When Gantz showed up at PA headquarters with bulging pockets just days after the shooting, Bennett was caught in the crossfire and went on the defensive. His people think Gantz overplayed his hand with the high-profile visit. Gantz’ associates say Bennett is ungrateful after the defense minister went to Ramallah at Bennett’s behest to pacify Hamas by arranging the aid transfer and promote a long-term cease-fire with the organization.
Spoiler alert: The Bennett-Gantz tensions will sort themselves out. They will not bring down the government. The question is who will resolve the tension with Hamas and how.

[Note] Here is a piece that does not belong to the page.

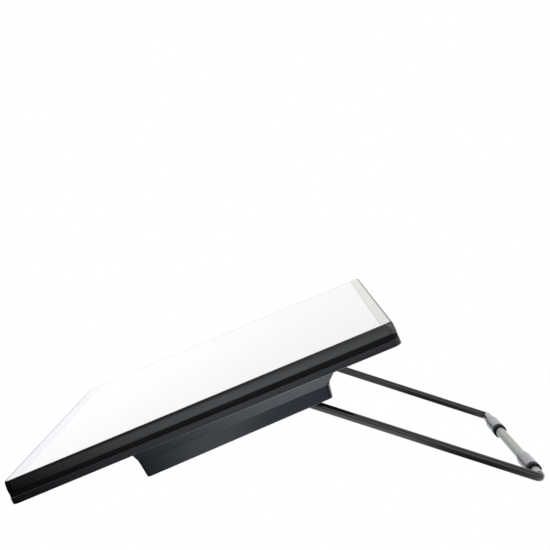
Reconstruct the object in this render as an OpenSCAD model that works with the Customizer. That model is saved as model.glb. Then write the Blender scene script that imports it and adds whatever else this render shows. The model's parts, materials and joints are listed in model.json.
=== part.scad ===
// Tabletop music stand. A flat desk in a two-shell frame rests on its low edge and
// on a wire bail, which folds into a shallow housing under the desk.
// The desk is drawn flat, with its lower face at height 0 and its low edge at y = 0,
// and then tipped to its slope. The bail is drawn along +Y from its pivot.

/* [Desk] */
// Width of the desk, from side to side
desk_w = 480; // [400:1:600]
// Length of the desk, from its low edge to its high edge
desk_l = 353.2; // [290:0.1:430]
// Slope of the desk above the table, in degrees
desk_slope = 23.1; // [19:0.1:26]
// Radius of the desk's corners, seen from above
corner_r = 6.5; // [5:0.5:12]
// Height of the back shell's side
back_h = 6.4; // [5.5:0.1:9]
// Height of the groove between the two shells
groove_h = 4.3; // [3:0.1:6]
// Height of the front shell's side
front_h = 10.3; // [9:0.1:14]
// Depth of the groove along the desk's two sides
groove_depth = 1.8; // [1:0.1:3]
// Depth of the groove at the low and high ends, where its band is nearly flush
groove_end_depth = 0.3; // [0.1:0.1:1]
// How far the back shell stands out past the front shell, at the two sides
back_lip = 0.6; // [0:0.1:1.2]
// The same at the low and high ends
back_end_lip = 0; // [0:0.1:1]
// Width of the shells' solid rims
rim_w = 6.5; // [5.5:0.1:9]
// Thickness of the back shell's floor
floor_t = 2.4; // [2:0.1:3.5]
// Thickness of the front shell's web, under the desk sheet
web_t = 2; // [1.6:0.1:3]

/* [Desk surface] */
// Thickness of the desk sheet and of the strips round it
sheet_t = 2; // [1.5:0.1:3]
// Width of the strip along the high edge
high_strip_w = 8.5; // [6:0.5:20]
// Width of the strip along the low edge
low_strip_w = 15; // [8:0.5:25]
// Width of the strips along the two sides
side_strip_w = 5; // [3:0.5:12]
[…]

The bizarre Ramallah visit saga is typical of the Middle Eastern paradox, especially the Israeli-Palestinian one. Senior Israeli officials have boasted that their colleagues from Arab countries were eager to have their photos taken with Israelis, a stark contrast to their past insistence on secrecy over such meetings.
The Gantz-Abbas meeting did not yield a photo op, although the defense minister’s office has photos and videos of the event. This time, the Israelis were the ones who sought to downplay the event — both to avoid angering the right-wing base threatening the Bennett government and to save Abbas himself embarrassment.
“There’s no need for photos and talking,” a senior official in Bennett’s circle told Al-Monitor on condition of anonymity. “Show me one photo of a senior American official with Abbas in recent years. There’s no such thing. We have relations with the PA and security coordination but there’s no reason to boast of it and rush out to tell everyone. There’s no reason for Bennett to meet with Abbas himself, that won’t happen, but he does have good reason to continue cooperation with the PA and to try to improve the lives of Palestinians on the ground. That is precisely what he is doing.”